I read this book as part of the Classics Club Challenge – I challenged myself to read fifty classics picked by me in the next three years. To find out more, you can see my list or visit the Classics Club website.

Title: The Picture of Dorian Gray
Author: Oscar Wilde
First Publication: 1890

Project Gutenberg The Picture of Dorian Gray (free download)
The Book Depository (€2.29 / $2.98)

To be honest I’m not even near eloquent enough to do The Picture of Dorian Gray justice. It is a wonderful book containing spot-on descriptions and commentary of life of the upper class during the nineteenth century.

Unspoiled and pure Dorian Gray becomes acquainted with Lord Henry through painter Basil Hallward. The Picture of Dorian Gray describes Dorian’s journey into the darkest side of his soul under the influence of Lord Henry.
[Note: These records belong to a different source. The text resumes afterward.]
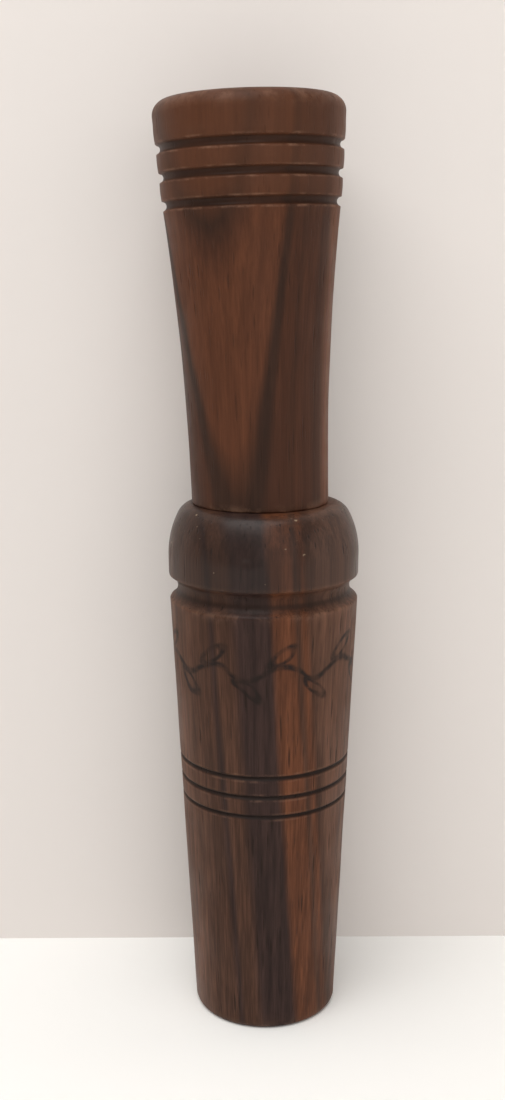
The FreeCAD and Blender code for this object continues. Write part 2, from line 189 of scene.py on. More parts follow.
def new_piece(name, grid, quads, layers=None):
    """A smooth mesh object from a grid of points, with its faces turned outwards.

    quads gives the faces for the grid's rows and columns. The signed volume, a sixth of the sum of each
    triangle's triple product, tells which way they point; if it is negative, every face is reversed.
    Each layer has one value for a row or for a point.
    """
    rows, columns = grid.shape[:2]
    points, faces = grid.reshape(-1, 3), quads(rows, columns)
    a, b, c, d = (points[faces[:, i]] for i in range(4))
    volume = np.einsum("ij,ij->", a, np.cross(b, c)) + np.einsum("ij,ij->", a, np.cross(c, d))
    if volume < 0:
        faces = faces[:, ::-1]
    mesh = bpy.data.meshes.new(name)
    mesh.vertices.add(len(points))
    mesh.vertices.foreach_set("co", points.astype(np.float32).ravel())
    mesh.loops.add(faces.size)
    mesh.loops.foreach_set("vertex_index", faces.astype(np.int32).ravel())
    mesh.polygons.add(len(faces))
    mesh.polygons.foreach_set("loop_start", np.arange(0, faces.size, 4, dtype=np.int32))
    mesh.update(calc_edges=True)
    mesh.polygons.foreach_set("use_smooth", np.ones(len(faces), dtype=bool))
    for key, values in (layers or {}).items():
        values = np.broadcast_to(values.reshape(rows, -1), (rows, columns))
        layer = mesh.attributes.new(key, "FLOAT", "POINT")
        layer.data.foreach_set("value", values.astype(np.float32).ravel())
    mesh.validate()
    piece = bpy.data.objects.new(name, mesh)
    bpy.context.scene.collection.objects.link(piece)
    return piece


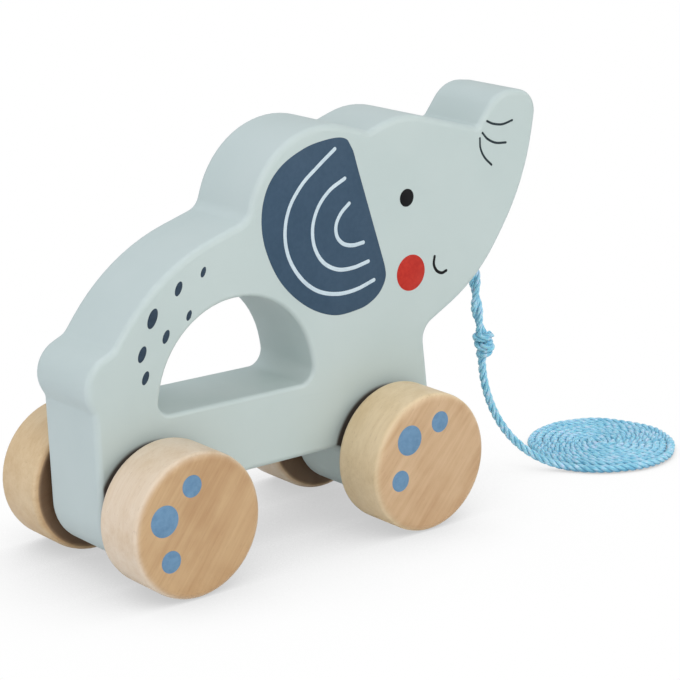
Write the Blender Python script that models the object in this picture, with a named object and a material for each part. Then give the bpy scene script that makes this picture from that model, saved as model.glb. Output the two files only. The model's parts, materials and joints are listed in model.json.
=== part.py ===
"""A wooden pull-along elephant: one thick painted slab on two dowel axles and four wheels, led by a cord.

Metres, +Z up. +X points to the head and +Y to the elephant's left. The origin is on the floor, under the
middle of the slab's thickness and half-way along the toy with its cord laid out on the floor.

Side-view sizes below are in millimetres: x forward of the rear axle, z above the floor.
"""

import math

import bmesh
import bpy
from mathutils import Euler, Vector

MM = 0.001
PLAY = 0.3  # clearance between neighbouring pieces

# Wheels and axles
WHEELBASE = 100.5
WHEEL_RADIUS = 25.0
WHEEL_WIDTH = 22.5
WHEEL_EDGE = 2.7  # rounding of a wheel's two rims
AXLE_RADIUS = 4.0
AXLE_GRIP = 14.0  # how far an axle reaches into each wheel
AXLE_CHAMFER = 0.8
SIDE_GAP = 3.1  # between the slab and each wheel, filled by a washer
WASHER_RADIUS = 7.0
WASHER_CHAMFER = 0.4

# Slab
SLAB_THICKNESS = 31.0
RIM_ROUND = 2.4  # round-over along the slab's rim
OPENING_ROUND = 1.6  # round-over along the hand opening
ROUND_STEPS = 6
CHORD_ERROR = 0.04  # how far a straight facet may stray from its arc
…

I knew the story of The Picture of Dorian Gray vaguely, but the book turned out to be completely different from what I was expecting. Instead of the picture, that shows the ageing and degradation of Dorian, the thoughts and feelings of Dorian and conversations with Lord Henry are the focus of the story.

For me the most interesting character was Lord Henry. He is intentionally cross and incorrect, and has amazingly crooked logic that makes sense within itself. His dialogue shows that Mr Wilde put a lot of thought in this book, and has created a whole system of thought that’s corrupt and damaging as hell. It could be a bit much at times though, and there is very little action going on, just dialogue.

Basil, the painter, was my favourite character. He is the easiest to relate too and seems to be the most normal person in the book. It’s also interesting that he’s pretty much the only main character that is not part of London’s high society. I very much enjoyed the parts he was in, and to see Dorian through his eyes.

The Picture of Dorian Gray is an amazingly written book that consists mostly of dialogue, rhetoric and descriptions. Seekers of action won’t find it here – people that like to think of issues and morals will find some very interesting food for thought in this book.